Table 3 summarizes the main pros and cons of previous work, classified by the techniques used. From this table, it is evident that methods utilizing kashida or diacritics raise suspicion, as kashida are not commonly used in most Arabic texts, and diacritics, when used, should appear on all letters, not just some. Other techniques, such as those using the points of letters or similar letters, have low capacity because not all letters can be utilized to hide secret data. Although the technique of using sharp edges does not add visible characters and can hide more secret bits, it is not robust enough due to the need for a reference table and code sequence that must be securely transmitted to the receiver and correctly retrieved. In general, methods utilizing Unicode have better imperceptibility, as they minimize the addition of visible characters. However, most of these methods cannot hide more than one bit per character and some suffer from incorrect connectivity between letters due to the use of different Unicode forms. Table 4 provides a more detailed analysis of methods based on Unicode techniques.

Table 3:

Summary of the related work and their main characteristics.

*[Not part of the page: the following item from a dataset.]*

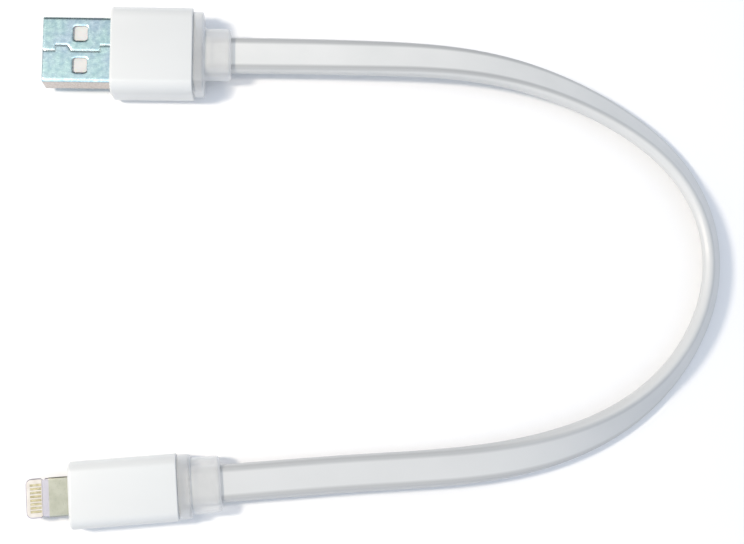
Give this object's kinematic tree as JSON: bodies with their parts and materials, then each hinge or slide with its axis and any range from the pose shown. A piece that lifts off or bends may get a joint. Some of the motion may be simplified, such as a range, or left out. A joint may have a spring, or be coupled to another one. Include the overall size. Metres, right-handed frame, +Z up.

Ref.	Techniques employed	pros	cons
Shirali-Shahreza & Shirali-Shahreza (2006)	Points of letters	Robustness against insertion and deletion attacks, and also retyping and copying attacks if stego text is converted to image	High computational time Low capacity Data hidden may be lost if stego text is retyped or copied and pasted.
Odeh et al. (2012)	Points of letters
Roslan, Mahmod & Udzir (2011)	Sharp edges	No visible characters are added, which increases imperceptibility. Hiding secret bits in sharp edges increases capacity.	The reference tables or code sequence must be sent with the stego text in a secure manner. Data hidden may be lost if stego text is retyped or copied and pasted.
Mersal et al. (2014)
Roslan et al. (2014)
Aabed et al. (2007)	Diacritics	Robustness against retyping and copying attacks as long as diacritics are not added or deleted.	Using diacritics in some letters and not in others raises suspicions. Data hidden may be altered by adding or deleting some diacritics.
Gutub et al. (2010b)
Gutub et al. (2008)
Bensaad & Yagoubi (2013)
Memon & Shah (2011)
Ahmadoh & Gutub (2015)
Malalla & Shareef (2016a)
Gutub (2024)
Gutub, Al-Alwani & Mahfoodh (2010)	Kashida	Robustness against copying attacks.	Not all letters accept kashida, which decreases capacity. Data hidden may be altered by adding or deleting some kashidas. Having kashida in some locations of the text raises suspicions.
Gutub et al. (2007)
Al-Nazer & Gutub (2009)
Al-Haidari et al. (2009)
Gutub & Al-Nazer (2010)
Gutub et al. (2010a)
Al-Haidari et al. (2009)
Odeh, Elleithy & Faezipour (2013)
Alhusban & Alnihoud (2017)
Malalla & Shareef (2016b)
Al-Oun & Alnihoud (2017)
Alshahrani & Weir (2017)	Kashida + diacritics	Using more than one method to hide bits increases capacity.	Having kashida and diacritics in some locations of the text raises suspicions.
Khan (2014)	Arabic poetry + kashida + diacritics	All letters can hide secret bits.	Having kashida and diacritics in some locations of the text raises suspicions. Limited to Windows-1256 encoding
Shirali-Shahreza & Shirali-Shahreza (2010)	Similar letters with different codes	No extra characters are added.	Only some letters are used to hide secret bits, which decreases capacity.
Shirali-Shahreza (2007)
Shirali-Shahreza & Shirali-Shahreza (2008a)
Shirali-Shahreza & Shirali-Shahreza (2008d)	Unicode	Visible characters added are minimized which improves imperceptibility. Extra characters added are minimal.	In most techniques, not all characters are utilized to hide secret bits, which degrades capacity. In some cases, characters are not connected properly, which degrades imperceptibility.
Bender et al. (1996)
Shirali-Shahreza & Shirali-Shahreza (2008c)
Shirali-Shahreza & Shirali-Shahreza (2008b)
Obeidat (2017)
Kadhem & Ali (2017)
Al-Nofaie, Gutub & Al-Ghamdi (2021)-Method 2
Alotaibi & Elrefaei (2018)-Method 2
Alotaibi & Elrefaei (2016)	Unicode + dotted letters	No visible characters are added, which increases imperceptibility.	Bits are hidden word by word, which decreases capacity.
Alotaibi & Elrefaei (2018)-Method 1	Unicode + dotted letters		Bits are hidden word by word, which decreases capacity.
Alanazi, Khan & Gutub (2022)	Unicode + kashida	Extra characters added are minimal. Improved capacity over kashida-based methods.	Kashidas added are visible, which degrades imperceptibility.
Al-Nofaie, Gutub & Al-Ghamdi (2021)-Method 1
Al-Nofaie, Fattani & Gutub (2016)
Taha, Hammad & Selim (2020)
Malalla & Shareef (2017)

DOI: 10.7717/peerjcs.2236/table-3

Table 4:

A detailed review of the related work based on Unicode.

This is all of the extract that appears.